Shit happens, and back in late May it hit me in a bad way. Almost strange that I'm still around, but apparently
Being in need of “repair” at my age, is one thing. But that I was literally walking on the edge of the grave as
I left bed that monday morning in late may, was not what I expected.
Oh well … been there before, and am likely to be there again before I finally go. Would be strange otherwise.
what actually happened…
Main blood vessels to the lower part of my body got clogged up, and, literally, from one moment to the next I lost most of the
sensation and muscle control in both legs and lower body from waist down. Pretty debilitating to say the least, and at first
I was not sure how bad it was as it was not really painful or anything.
It was as if the lower half of my body had fallen asleep, somewhat like the sensation of having an arm or a leg sometimes
“fall asleep” because of restricted blood flow. Only this was half my body feeling like that. I could not move properly,
let alone walk, and it did not change over time, at least not for the better.
Within hours I got a more complete picture, and grasped what was going on, as my body literally told me that this could turn
out to be really bad, or worse – deadly serious that is. As I recognised the signs from about
a decade ago, I knew this could go either way. However, I chose to focus on getting help with the immediate home and farm
tasks before bothering with whether I made it or not.
Felt kind of strange to observe and keep track of my own condition as it slowly changed throughout the day, as I was
relaxing as well as I possibly could while trying to make sure things around me was in good, working, order.
As noted in side notes; I spent a few days at home preparing for my absence, before contacting medical services. Must have been in
that short period that I managed to damage my left leg and thereby add weeks to my sick leave. Have no clear idea how, and when, that
break a leg…
To literally break a leg, is usually followed by some pain. But, as I can not feel much of anything (for real) in that part of
my left leg thanks to all the nerves that got cut during the (first) operation to remove bloodclots 9 years ago, I simply have no clear ide about when exactly I broke the fibula (see
Not that an exact point in time for that incident matters much now. The bone is broken, and I have to give it time to heal whether
I have time for such matters or not.
Otherwise that leg gives me more than enough pain now, as the phantom-pain I have felt in that foot/leg from time to time for
the last 9 years, and that had weakened to hardly noticeable most of the time, has now come back in full force and then some.
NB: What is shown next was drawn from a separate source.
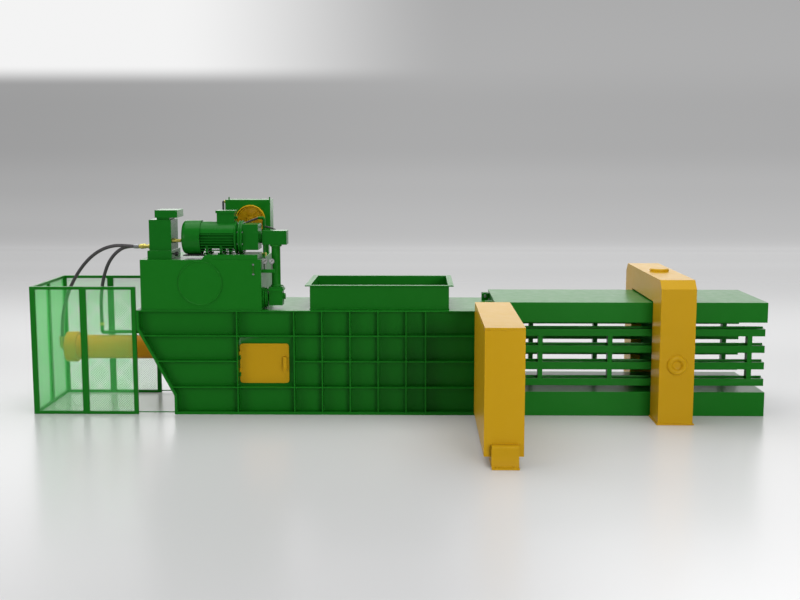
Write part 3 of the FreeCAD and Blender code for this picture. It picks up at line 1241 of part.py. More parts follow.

Dealing with that now more or less constant sensation of pain in its many inexplicable variants as impulses from damaged nerves hit the brain,
combined with the side-effects of the various pain-relief medication they are testing on me on top, makes staying in a good
mood a little hard at times. For reasons explained above, I can not simply “walk it off”
as is and has been my method of choice when dealing with such phantom pain before.
Being out of action, is boring, boring, and even more “boring”. I am not a good and patient patient, and see no
point in pretending to be one.
Haven't taken my less than optimal state of mind too much out on the staff at the various places I have been at though, although my
already pretty rich vocabulary do at times get somewhat affected – “enriched” if you like – by failed
attempts at medical relief from those phantom pains when they hit too hard and keep on hitting for too long.
The service and care at the nursing home is pretty good – one might say “excellent”, but such places are not well suited
for people like me regardless of our condition, and I would of course rather be home. Have to get get out of this
wheelchair first though, so at least a few more days…
I am writing this while sitting in a wheelchair at the nursing home in Mandal town – about five minutes drive
from my own home. Pretty OK i-net connection here, so after all not too bad to be patient for a while despite being
Lately they have even rearranged the furniture in my room, and provided me with
a functional “office-space” from which I can stay in touch with the world and releave some of my boredom.
Now and then I get wheeled to the local store so I can stock up on food I am used to – for my overall
wellbeing, and then also often get offered a trip around in the neighborhood to kill some time. Some well-kept park
areas near by that are well worth a visit in good weather.
home for the weekend…
Left the nursing home in the afternoon of August 05, to spend the weekend at home. The plan is to test out how well I can
function around the house with only one good leg, with the simplest of equipment at hand, and medical personnel on short visits twice
Around midnight while writing this, I can conclude that “so far so good”. I get around well
enough to satisfy my basic needs, without risking worsening my medical status. All just takes longer, which in itself isn't much of
a problem the way things are.
As all medical tests, x-rays, etc. indicate that I likely will stay out of action for months, staying at home between hospital
visits for check-ups and possible surgeries makes most sense – if my plan works out that is. The local medical expertise is not quite
sure if my plan will work out as I envision. Me neither, but in a few days we will all find out.
After having spent the weekend at home, and having so few problems with getting around in the house and performing
essential tasks, I conclude that my little plan works for me and my wife. From here onwards it is only a question about how well
it will work for the health care administration and others we have to cooperate with until I am back on both my
Now (Aug.12) we are into the “planning ahead” phase for autumn and winter, and very little of that belong in the
public sphere. So, enough writing on the subject, for now.